Nous avons cru quitter Auschwitz, mais nous y sommes toujours !

Compagnon de captivité de Simone Veil, Paul Schaffer n’a pas pu participer à l’hommage qui lui a été rendu le 12 avril par la FMS. Nous publions son texte, dans lequel il rend hommage à celle qui « incarne magnifiquement la mémoire de la Shoah »


Chers amis !
A travers vous Monsieur le Président de la FMS, je salue toutes les personnalités présentes, en m’excusant de ne pas les nommer individuellement.
L’invitation que vous avez reçue, précise:
« Soirée en l’honneur de Madame Simone Veil »
Pour moi, et je suis très ému, c’est la jeune fille que j’ai connue que je veux évoquer: Simone Jacob, Matricule 78 651, celle qui a précédé Madame Simone Veil et dont je suis restée, depuis notre retour des camps, l’ami fidèle dont elle parle si souvent. C’est aujourd’hui, à mon tour, chère Simone, de parler de notre amitié et de ce que tu as toujours été pour moi.
Demain, 13 avril, 63 années, se seront écoulées depuis sa déportation.
Je tiens à évoquer cette année passée dans le camp où je l’ai rencontrée
Sans pour autant oublier l’hommage dû à tous ceux qui ont été assassinés et dont il ne reste que les cendres.
En quittant la quarantaine de Birkenau, la Kapo Stenia, chef du camp, réputée pour sa cruauté, répartissait dans différents commandos, des dizaines et dizaines de femmes. S’arrêtant devant Simone, elle lui a dit: « tu es trop belle et trop jeune pour mourir ici. Je vais t’envoyer à Bobrek, un petit camp à quelques km de Birkenau où la vie sera moins dure pour toi!»

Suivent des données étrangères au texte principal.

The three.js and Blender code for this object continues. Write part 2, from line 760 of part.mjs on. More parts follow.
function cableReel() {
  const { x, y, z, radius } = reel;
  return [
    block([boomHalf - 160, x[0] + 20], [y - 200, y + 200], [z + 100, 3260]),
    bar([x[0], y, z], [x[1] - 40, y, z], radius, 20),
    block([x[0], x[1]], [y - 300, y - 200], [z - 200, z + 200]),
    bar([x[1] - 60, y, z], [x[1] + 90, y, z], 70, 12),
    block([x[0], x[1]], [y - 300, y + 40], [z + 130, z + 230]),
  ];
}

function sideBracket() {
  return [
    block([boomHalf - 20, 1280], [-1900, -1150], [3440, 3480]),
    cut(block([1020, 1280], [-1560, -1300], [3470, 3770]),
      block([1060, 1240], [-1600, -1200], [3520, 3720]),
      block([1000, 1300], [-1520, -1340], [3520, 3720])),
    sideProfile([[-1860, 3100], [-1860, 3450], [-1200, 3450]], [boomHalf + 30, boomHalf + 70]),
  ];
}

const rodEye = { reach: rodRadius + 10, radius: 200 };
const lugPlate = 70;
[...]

Sans hésitation, avec aplomb, Simone lui a répliqué: «à condition que ma mère et ma sœur puissent se joindre à moi! »
Une telle remarque, impensable dans ce contexte, valait généralement à l’auteur une sévère punition. A la surprise des déportées présentes, cette femme réputée pour sa brutalité, probablement stupéfaite par tant d’audace, a accepté la condition qu’elle venait d’entendre!
C’est donc au travers d’un grillage, un jour du mois de mai 1944, qu’Yvonne Jacob, sa mère, Milou, sa sœur et Simone sont arrivées avec quelques autres femmes au camp de Bobrek où je me trouvais depuis 2 mois déjà.

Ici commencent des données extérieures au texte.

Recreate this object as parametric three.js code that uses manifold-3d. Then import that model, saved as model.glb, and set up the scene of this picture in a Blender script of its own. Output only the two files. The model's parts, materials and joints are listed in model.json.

J’étais impressionné par la dignité qui se dégageait de sa mère et de ces deux jeunes filles.
Mon regard s’est attardé sur Simone, d’une beauté rayonnante aux yeux d’un bleu limpide. J’ai tout de suite eu un sentiment d’affection pour elle, qui me rappelait aussi ma jeune sœur, déportée et gazée dès son arrivée à Auschwitz.

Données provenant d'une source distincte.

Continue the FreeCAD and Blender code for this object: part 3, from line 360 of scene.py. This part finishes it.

Simone ne pouvait pas passer inaperçue et parmi les jeunes hommes qui se trouvaient dans ce camp privilégié, elle représentait tout ce qui manquait : la beauté, la tendresse, la force aussi, la vie envers et contre tout.
Le merveilleux regard de Simone, exprimait, en effet, une farouche volonté de survivre, une autorité naturelle, et l’espoir qui reste quand il n’y a plus rien à espérer.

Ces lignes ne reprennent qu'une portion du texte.